An iconic photo of Clemente will hang in the Smithsonian National Portrait Gallery as part of its “Recognize” series, the institute announced Tuesday. Clemente’s portrait, taken in 1960 by Charles “Teenie” Harris, won a popular vote at Smithsonian online over Babe Ruth and Sandy Koufax.

Born in Puerto Rico in 1934, Clemente was a transcendent Latino pioneer in Major League Baseball. He came to the majors at age 20 in 1954 but didn’t gain stardom until his sixth season in 1960, when the Pirates won the World Series. Clemente skyrocketed from there.
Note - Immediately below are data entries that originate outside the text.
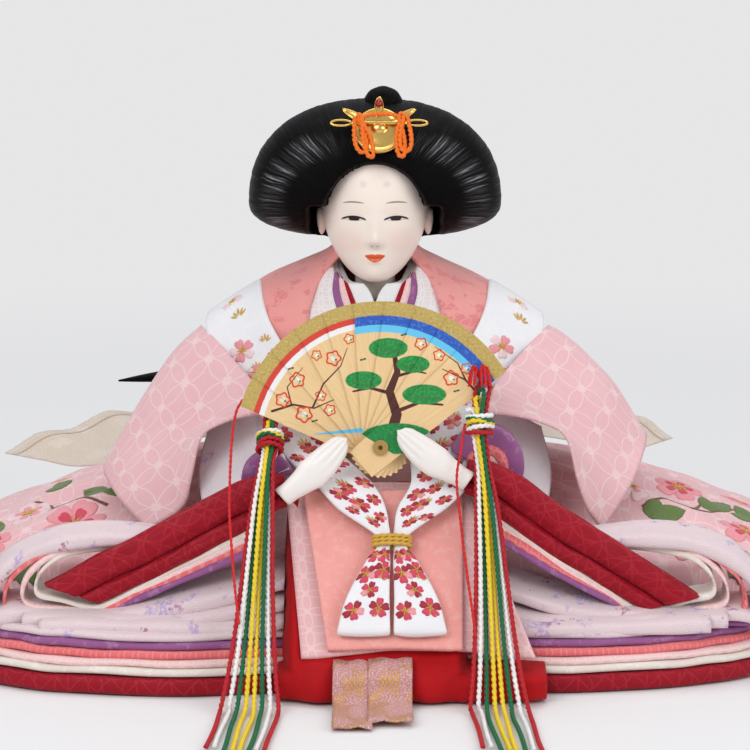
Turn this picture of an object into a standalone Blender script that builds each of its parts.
"""Hina doll: a seated empress in layered robes, holding a folding court fan of ten blades.

Metres, Z up. The doll faces -Y. The origin lies on the floor, under the axis of the neck.
"""

import math

import bmesh
import bpy
from mathutils import Matrix, Vector

# Clearances shared by every piece
GAP = 0.0003
OVERRUN = 0.002

# Fan: blades turn on a tubular rivet in a plane that leans back
RIVET_X = 0.0018
RIVET_Y = -0.0720
RIVET_Z = 0.0771
FAN_LEAN = math.radians(10)
BLADE_COUNT = 10
BLADE_PITCH_ANGLE = math.radians(12.6)
FRONT_BLADE_ANGLE = math.radians(40.7)
BLADE_LENGTH = 0.0485
BLADE_TAIL = 0.0085
BLADE_TOP_HALF = 0.0080
BLADE_FOOT_HALF = 0.0055
BLADE_THICKNESS = 0.0004
RIVET_SHAFT = 0.0014
RIVET_BORE = 0.0008
RIVET_HEAD = 0.0026
RIVET_HEAD_THICKNESS = 0.0005

# Head, neck and hair
HEAD_HALF_WIDTH = 0.0188
HEAD_HALF_DEPTH = 0.0210
HEAD_CENTRE_Y = -0.0010
HEAD_CENTRE_Z = 0.1520
HEAD_UP = 0.0260
HEAD_DOWN = 0.0280
CHIN_FORWARD = 0.0130
JAW_TAPER_SHARE = 0.30
EAR_HALF_HEIGHT = 0.0048
EAR_HALF_WIDTH = 0.0020
EAR_DROP = 0.0085
NECK_RADIUS = 0.0072
NECK_FOOT_Z = 0.1163
PEG_RADIUS = 0.0020
PEG_DEPTH = 0.0240
PEG_IN_HEAD = 0.0120
HAIR_HALF_WIDTH = 0.0442
HAIR_RIDGE_Z = 0.1860
HAIR_LOBE_Z = 0.1385
HAIR_CENTRE_Y = 0.0040
HAIR_NAPE_Z = 0.1390
HAIR_HALF_DEPTH = 0.0260
TOPKNOT_RADIUS = 0.0066
TOPKNOT_Y = 0.0020
TOPKNOT_X = 0.0028
ORNAMENT_X = 0.0014
ORNAMENT_BELOW_RIDGE = 0.0095
ORNAMENT_RADIUS = 0.0090
ORNAMENT_THICKNESS = 0.0012
ORNAMENT_LEAN_SHARE = 0.85
PRONG_LENGTH = 0.0120
PIN_HALF_LENGTH = 0.0171
PIN_RADIUS = 0.0007
ORNAMENT_CORD_RADIUS = 0.0007
ORNAMENT_LOOP_DROP = 0.0105
ORNAMENT_LOOP_HALF = 0.0022

# Base hem and the stack of hems over it, on one rounded footprint
FOOT_LEFT = 0.1500
FOOT_RIGHT = 0.1460
FOOT_FRONT = 0.1040
FOOT_BACK = 0.0860
FOOT_POWER = 4.0
FRONT_DENT_SHARE = 0.07
FRONT_DENT_HALF = 0.0500
RIGHT_FRONT_SHARE = 0.10
BASE_HEIGHT = 0.0060
HEM_LAYERS = 5
HEM_LAYER = 0.0026
HEM_BULGE = 0.0014
HEM_STEP_BACK = 0.0016

# Outer robe over the hems
ROBE_HALF_WIDTH = 0.1480
ROBE_FRONT = 0.0740
ROBE_BACK = 0.0750
ROBE_CENTRE_Y = 0.0120
ROBE_RISE = 0.0300
ROBE_RIM = 0.0130
ROBE_FOLDS = 14
ROBE_FOLD = 0.0016

# Body core, arms and hands
CORE_WAIST_X = 0.0240
CORE_WAIST_Y = 0.0190
CORE_CENTRE_Y = 0.0040
CORE_TOP_Z = 0.1160
WIRE_RADIUS = 0.0011
HAND_THICKNESS = 0.0042
HAND_HEIGHT = 0.0090
HAND_LENGTH = 0.0260
HAND_TURN_LEFT = math.radians(43)
HAND_TURN_RIGHT = math.radians(36)
FAN_TO_HAND = 0.0003
WRIST_SPAN_SHARE = 0.3016
WRIST_Y = -0.0745
WRIST_LEFT_Z = 0.0630
WRIST_RIGHT_Z = 0.0680

# Jacket over the shoulders
NECK_OPENING_X = 0.0200
NECK_OPENING_Y = 0.0160
JACKET_TOP_Z = 0.1300
JACKET_HEIGHT = 0.0420
JACKET_HALF_WIDTH = 0.0600
JACKET_BACK = 0.0340
JACKET_FRONT = 0.0380
JACKET_OPEN_ANGLE = math.radians(44)
CLOTH = 0.0012

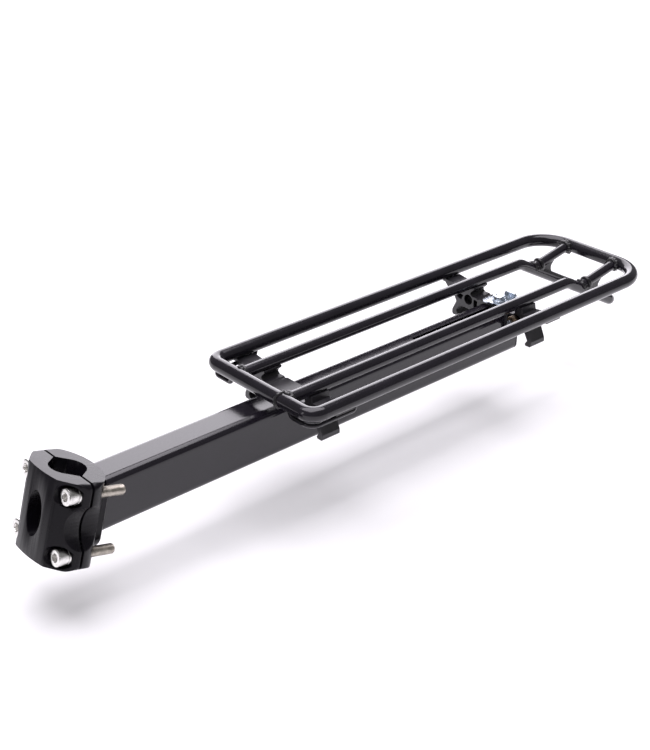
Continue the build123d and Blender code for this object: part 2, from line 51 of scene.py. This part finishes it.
class Nodes:
    """A small helper that makes the nodes of one material."""

    def __init__(self, name):
        self.material = bpy.data.materials.new(name)
        self.material.use_nodes = True
        self.tree = self.material.node_tree
        self.tree.nodes.clear()
        self.out = self.tree.nodes.new("ShaderNodeOutputMaterial")
        self.shader = self.tree.nodes.new("ShaderNodeBsdfPrincipled")
        self.join(self.shader.outputs[0], self.out.inputs["Surface"])
        self.place = self.tree.nodes.new("ShaderNodeTexCoord").outputs["Object"]

    def join(self, a, b):
        self.tree.links.new(a, b)

    def set(self, **values):
        names = {"metallic": "Metallic", "roughness": "Roughness", "coat": "Coat Weight",
                 "coat_roughness": "Coat Roughness", "ior": "IOR", "specular": "Specular IOR Level"}
        for key, value in values.items():
            self.shader.inputs[names[key]].default_value = value

    def noise(self, scale, detail=4.0, rough=0.55, stretch=None):
        node = self.tree.nodes.new("ShaderNodeTexNoise")
        node.inputs["Scale"].default_value = scale
        node.inputs["Detail"].default_value = detail
        node.inputs["Roughness"].default_value = rough
        source = self.place
        if stretch:
            mapping = self.tree.nodes.new("ShaderNodeMapping")
            mapping.inputs["Scale"].default_value = stretch
            self.join(self.place, mapping.inputs["Vector"])
            source = mapping.outputs["Vector"]
        self.join(source, node.inputs["Vector"])
        return node.outputs["Fac"]

    def ramp(self, fac, *stops):
        node = self.tree.nodes.new("ShaderNodeValToRGB")
        elements = node.color_ramp.elements
        while len(elements) < len(stops):
            elements.new(0.5)
        for element, (position, colour) in zip(elements, stops):
            element.position = position
            if isinstance(colour, (int, float)):
                colour = (colour, colour, colour)
            element.color = (*colour, 1.0)
        self.join(fac, node.inputs["Fac"])
        return node.outputs["Color"]

    def maths(self, operation, a, b):
        node = self.tree.nodes.new("ShaderNodeMath")
        node.operation = operation
        for socket, value in zip(node.inputs, (a, b)):
            if isinstance(value, (int, float)):
                socket.default_value = value
            else:
                self.join(value, socket)
        return node.outputs[0]

    def mix(self, fac, a, b):
        node = self.tree.nodes.new("ShaderNodeMix")
        node.data_type = "RGBA"
        self.join(fac, node.inputs["Factor"])
        for socket, value in ((node.inputs[6], a), (node.inputs[7], b)):
            if isinstance(value, tuple):
                socket.default_value = (*value, 1.0)
            else:
                self.join(value, socket)
        return node.outputs[2]

    def bump(self, height, strength, distance):
        node = self.tree.nodes.new("ShaderNodeBump")
        node.inputs["Strength"].default_value = strength
        node.inputs["Distance"].default_value = distance
        self.join(height, node.inputs["Height"])
        self.join(node.outputs["Normal"], self.shader.inputs["Normal"])

    def colour(self, socket):
        self.join(socket, self.shader.inputs["Base Color"])

    def rough(self, socket):
        self.join(socket, self.shader.inputs["Roughness"])


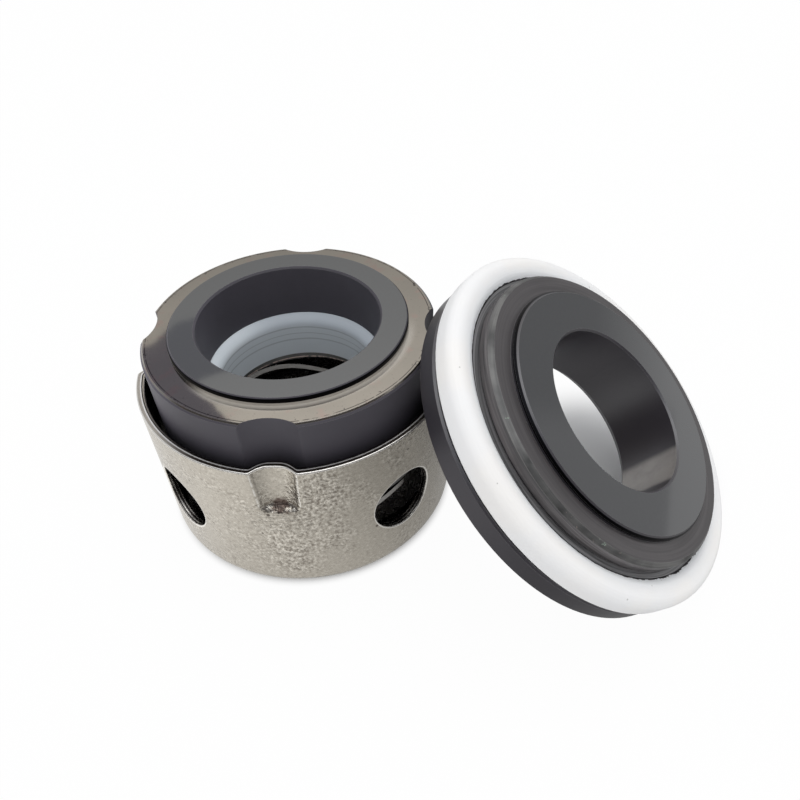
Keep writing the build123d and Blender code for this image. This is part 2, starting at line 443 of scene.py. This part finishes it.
# ---------------------------------------------------------------- retainer shell, all in mm
RIM_EDGE_R = 0.18
HOLE_EDGE_R = 0.2
DENT_SHELF = 0.75               # height over which the foot of a dent deepens
DENT_DEPTHS = (1.2, 1.45)       # at the foot and at the rim
DENT_FALL = 2.9                 # power of the trough's section; 2 would be a parabola
OUTER_BLEND, INNER_BLEND = 0.13, 0.22       # how softly a dent's shoulders meet the wall
INNER_WIDER = 0.10              # how much wider a dent is inside
BASE_MIDDLE_R = 16.0            # a row of vertices between the base's hole and the bend
# across the rim: distance from the bore over the wall, and drop
RIM_STEPS = ((0.75, 0.0), (0.36, 0.0), (0.30, 0.07), (0.12, 0.09), (0.04, 0.14))

# the mesh: fine columns and rows at the dents, wide ones elsewhere
QUARTER = math.pi / 2
FINE_COLUMN, WIDE_COLUMN = 0.16, 0.50
FINE_TO = 3.6                   # distance from a dent's middle
FINE_ROW, WIDE_ROW = 0.2, 0.5
FINE_ABOVE_Z = 15.2
HOLE_POINTS = 72
HOLE_RINGS = ((0.3, 0.5), (0.75, 0.0))      # rings of points round a hole: distance, turn in steps
HOLE_CLEAR = 1.05               # no grid points nearer to the hole's edge than this
EDGE_STEPS, BEND_STEPS, INNER_BEND_STEPS = 4, 8, 6
SHARP = math.radians(32)


def smooth(t):
    return t * t * (3 - 2 * t)


def between(pair, share):
    return pair[0] + (pair[1] - pair[0]) * share


def dent_depth(s, z, blend, wider):
    """Depth of a dent at arc distance s from its middle: a round trough whose shoulders blend
    into the wall."""
    rise = min(max((z - DENT_FOOT_Z) / (WALL_TOP - DENT_FOOT_Z), 0.0), 1.0)
    half = between(DENT_HALVES, rise) + wider
    depth = between(DENT_DEPTHS, rise)
    along = (z - DENT_FOOT_Z + wider) / DENT_SHELF
    if abs(s) > half + 4 * blend or along <= 0.0:
        return 0.0
    low = depth * (1 - (abs(s) / half) ** DENT_FALL)
    trough = blend * math.log(1 + math.exp(low / blend))
    return min(trough, depth) * smooth(min(along, 1.0))


def outer_dent(s, z):
    return dent_depth(s, z, OUTER_BLEND, 0.0)


def inner_dent(s, z):
    return dent_depth(s, z, INNER_BLEND, INNER_WIDER)


def from_dent(angle):
    """Arc distance from the nearest dent's middle, in a quarter."""
    return (angle if angle < QUARTER / 2 else angle - QUARTER) * WALL_R


def columns():
    """The angles of a quarter's columns, the same from both of its dents."""
    steps = []
    a = 0.0
    while a < QUARTER / 2 - 1e-6:
        steps.append(a)
        a += (FINE_COLUMN if a * WALL_R < FINE_TO else WIDE_COLUMN) / WALL_R
    return steps + [QUARTER / 2] + [QUARTER - v for v in reversed(steps)]


def rows(low, high):
    heights = [low]
    while heights[-1] < high - 0.3:
        z = heights[-1]
        heights.append(z + (FINE_ROW if z > FINE_ABOVE_Z else WIDE_ROW))
    return heights + [high]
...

He was the first Latin American/Caribbean-born player to win a World Series as a starting player, the first to win be named Series MVP and the first to receive a NL MVP Award. A 12-time All-Star and Gold Glove winner, his defense (notably his arm) was as much of a calling card as his bat, though he also won four batting titles. His offensive game seemed to improve as he aged. In his final season, 1972, he batted .312 with an .845 on-base plus slugging.

Clemente’s death is as famous as his life: Known for his humanitarian efforts, Clemente died in an airplane crash on the way to Nicaragua. He was on a mission to aid earthquake survivors. Clemente had been expected to keep playing. And helping others. [. . .]

[Teenie] Harris, who died in 1998, led an unparalleled life himself. A semi-pro ballplayer as a young man, he also co-founded the Pittsburgh Crawfords, a prominent Negro League team, and later became a photojournalist, documenting the lives of African Americans in Pittsburgh for the Pittsburgh Courier and other publications. The honor of Clemente’s portrait hanging in the Smithsonian belongs to Harris as much as it does Clemente.

As for a moving picture of Clemente’s life, one is said to be in the works. It would be based on David Maraniss’s book, “Clemente: The Passion and Grace of Baseball’s Last Hero.” A short and rarely-seen biography — “Roberto Clemente: A Touch of Royalty,” narrated by Jose Ferrer and produced by Donald Fedynak — is heretofore the best-filmed story of Clemente’s life.